-- Begin Data lines --

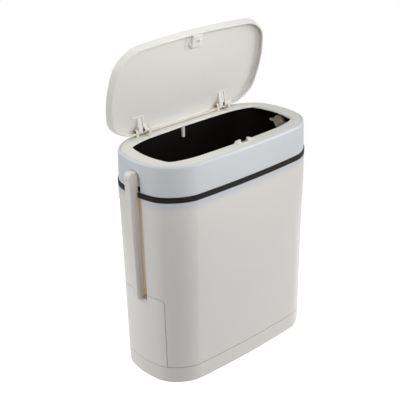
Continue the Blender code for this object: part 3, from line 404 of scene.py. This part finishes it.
makeCamera()

# The left end: a bay behind the cover, and a channel for the handle
leftEnd = dict(coverHalf=42.8, coverTop=136.6, coverCorner=6.0, coverWall=2.5, coverGap=0.8, coverSeat=0.3, wall=2.5,
               lintel=1.4, bayHalf=39.0, bayBack=-76.0, bayFloor=30.0, bayRoof=125.0,
               channelHalf=16.0, channelBack=-136.0, channelFloor=129.0, channelTop=323.0, channelWall=2.3,
               channelRound=2.5, archHalf=13.5, archRound=12.0, archBackRound=2.0, reach=-166.0, bandHalf=9.5)


# A channel cut in from the left end, half as wide as said, with soft corners at its back
def channelTool(z, half):
    e = leftEnd
    profile = softPolygon([(e["reach"], -half), (e["channelBack"], -half), (e["channelBack"], half),
                           (e["reach"], half)], [0, e["channelRound"], e["channelRound"], 0], 6)
    return carried("tool", profile, "Z", z[0], z[1])


# A window with two round upper corners, as points across and up
def windowProfile(half, top, bottom, corner):
    return ([(half, bottom)] + arcPoints((half - corner, top - corner), corner, 0, 90, 8)
            + arcPoints((-half + corner, top - corner), corner, 90, 180, 8) + [(-half, bottom)])


# Shell values: floor thickness and soft edges
shellSet = dict(floor=3.0, footRound=0.9, lipRound=0.7)


# Outer shell: the tapered wall as a closed pot, less the cover's window, the bay and the channel
def makeShell():
    e, s = leftEnd, shellSet
    low, high = (v.z / mm for v in map(Vector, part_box("outer_shell")))
    wall, floor = e["wall"], low + s["floor"]
    pot = softened([(middle, low), (0.0, low), (0.0, high), (wall, high)], [s["footRound"], s["lipRound"]])
    shell = loft("shellWall", ringsAt(pot + [(wall, high + over)]))
    inside = loft("tool", ringsAt([(wall, floor), (wall, high + 2 * over)]))
    bayEdge = e["coverHalf"] + e["coverGap"] + e["wall"]
    joinCut(inside, boxPiece("tool", (e["reach"], e["bayBack"] + wall), (-bayEdge, bayEdge),
                             (-over, e["coverTop"] + e["coverGap"] + e["lintel"])))
    edge = e["channelHalf"] + e["wall"]
    joinCut(inside, boxPiece("tool", (e["reach"], e["channelBack"] + e["channelWall"]), (-edge, edge),
                             (e["bayRoof"], high + 3 * over)))
    joinCut(shell, inside)
    joinCut(shell, boxPiece("tool", (-slab, slab), (-slab, slab), (high, high + 3 * over)))
    window = windowProfile(e["coverHalf"] + e["coverGap"], e["coverTop"] + e["coverGap"], low - over,
                           e["coverCorner"] + e["coverGap"])
    pocket = carried("tool", window, "X", e["reach"], e["bayBack"] - wall)
    seat = e["coverWall"] + e["coverSeat"]
    joinCut(pocket, loft("tool", ringsAt([(seat, low - 2 * over), (seat, high)])))
    joinCut(shell, pocket)
    joinCut(shell, boxPiece("tool", (e["reach"], e["bayBack"]), (-e["bayHalf"], e["bayHalf"]),
                            (e["bayFloor"], e["bayRoof"])))
    joinCut(shell, channelTool((e["channelFloor"], high + over), e["channelHalf"]))
    finishPiece(shell, "body", "shell_white", finishes["shell"], "outer_shell")


# Plinth values: tray, pad seats and screw bosses
plinthSet = dict(wall=2.5, floor=3.0, rounds=(1.6, 0.6, 0.5, 1.0), padRadius=8.3, padSeat=1.2, bossRadius=5.6,
                 bossFoot=1.5, headRadius=3.8, headSeat=12.0, holeRadius=2.0)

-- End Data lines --

▶ What this task involves
Each line from the start of the listing above through the line containing "makeCamera()" should be copied exactly, please, with no other lines added.

▶ Written response
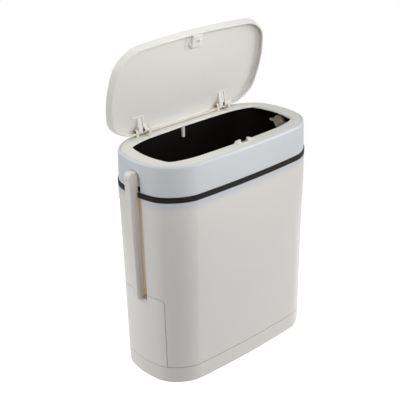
Continue the Blender code for this object: part 3, from line 404 of scene.py. This part finishes it.
makeCamera()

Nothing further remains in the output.